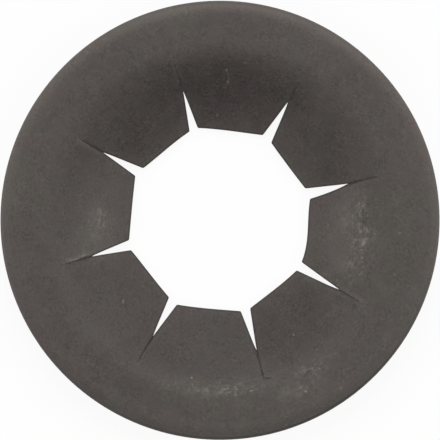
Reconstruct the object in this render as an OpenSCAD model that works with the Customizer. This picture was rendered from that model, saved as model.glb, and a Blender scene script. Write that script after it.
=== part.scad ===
// Push-on star retaining washer for an 8 mm plain shaft, one piece of spring steel strip.
// It lies on its prong tips with the flat bearing flange up, and the shaft's axis is the Z axis.

/* [Hole and prongs] */
// Number of prongs round the hole
prong_count = 8; // [6:1:10]
// Width across the hole between two opposite prong ends
hole_af = 7.67; // [7:0.01:8.4]
// Slope of the prongs below the flange, in degrees
prong_slope = 28; // [20:1:35]
// Distance from the axis at which the straight lines in a prong's surface would meet
prong_fan_r = 9; // [8:0.1:12]
// Radius of the two corners of a prong's end
tip_corner_r = 0.09; // [0.04:0.01:0.15]

/* [Slits and notches] */
// Width of the lanced slit between two prongs
slit_w = 0.07; // [0.04:0.01:0.15]
// Diameter of the circle on which the slits end
slit_end_d = 14.16; // [13.8:0.01:14.6]
// Diameter of the circle on which the V notches close into the slits
notch_apex_d = 11.44; // [10.6:0.01:12.4]
// Full angle of a V notch, in degrees
notch_angle = 14.7; // [8:0.1:18]

/* [Flange and rim] */
// Outside diameter of the washer
outer_d = 19; // [18.6:0.1:21]
// Thickness of the steel strip
strip_t = 0.4; // [0.3:0.01:0.5]
// Diameter at which the flat flange bends over into the prongs
flange_inner_d = 15.58; // [15:0.01:16.4]
// Radius of the bend from flange to prongs, on the bearing side
fold_r = 2.2; // [1.4:0.1:2.6]
// Radius of the turned-down rim, on the bearing side
rim_r = 0.66; // [0.55:0.01:0.8]
// Angle through which the rim is turned down, in degrees
rim_turn = 70; // [40:1:85]

/* [Hidden] */
$fn = 96;

// Pitch of the prongs round the hole
pitch = 360 / prong_count;
// Distance from the axis to a prong's end, on the bearing side
tip_r = hole_af / 2;
// Where the flat flange starts and ends
fold_start_r = flange_inner_d / 2;
rim_start_r = outer_d / 2 - rim_r * sin(rim_turn);
// How far the root of a prong runs into the fold and stands proud of it, so that the two are one piece
root_lap = 0.05;
root_proud = 0.002;
// Where the fold ends and the prongs begin, and how far down that is
root_r = fold_start_r - fold_r * sin(prong_slope);
root_drop = fold_r * (1 - cos(prong_slope)) - root_proud;
// Depth of a prong's end below the flange, and height of the flange over the lowest edge
tip_drop = root_drop + (root_r - tip_r) * tan(prong_slope);
flange_z = tip_drop + strip_t * cos(prong_slope);
// How far a shape that only trims another passes beyond the metal
reach = 2 * strip_t;

// Half section from the root of the prongs to the rim, with the bearing face on the X axis
module ring_section() {
    // The rim, turned down
    translate([rim_start_r, -rim_r])
        intersection() {
            difference() {
                circle(r = rim_r);
                circle(r = rim_r - strip_t);
            }
            square(outer_d);
            rotate(90 - rim_turn)
                square(outer_d);
        }
    // The flat flange between the two bends
    translate([fold_start_r, -strip_t])
        square([rim_start_r - fold_start_r, strip_t]);
    // The fold, down to a plumb wall at the root of the prongs
    intersection() {
        translate([fold_start_r, -fold_r])
            difference() {
                circle(r = fold_r);
                circle(r = fold_r - strip_t);
            }
        translate([root_r, -fold_r])
            square([fold_start_r - root_r, 2 * fold_r]);
    }
}

// Flange, rim and fold
module ring() {
    translate([0, 0, flange_z])
        rotate_extrude()
            ring_section();
}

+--

_THE PROBLEM_
Everything from the first line above up to and including the line that contains "the Z axis." should be printed exactly; please print only that.

_FULL OUTPUT_
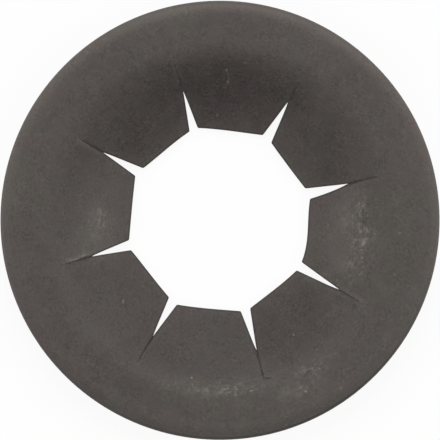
Reconstruct the object in this render as an OpenSCAD model that works with the Customizer. This picture was rendered from that model, saved as model.glb, and a Blender scene script. Write that script after it.
=== part.scad ===
// Push-on star retaining washer for an 8 mm plain shaft, one piece of spring steel strip.
// It lies on its prong tips with the flat bearing flange up, and the shaft's axis is the Z axis.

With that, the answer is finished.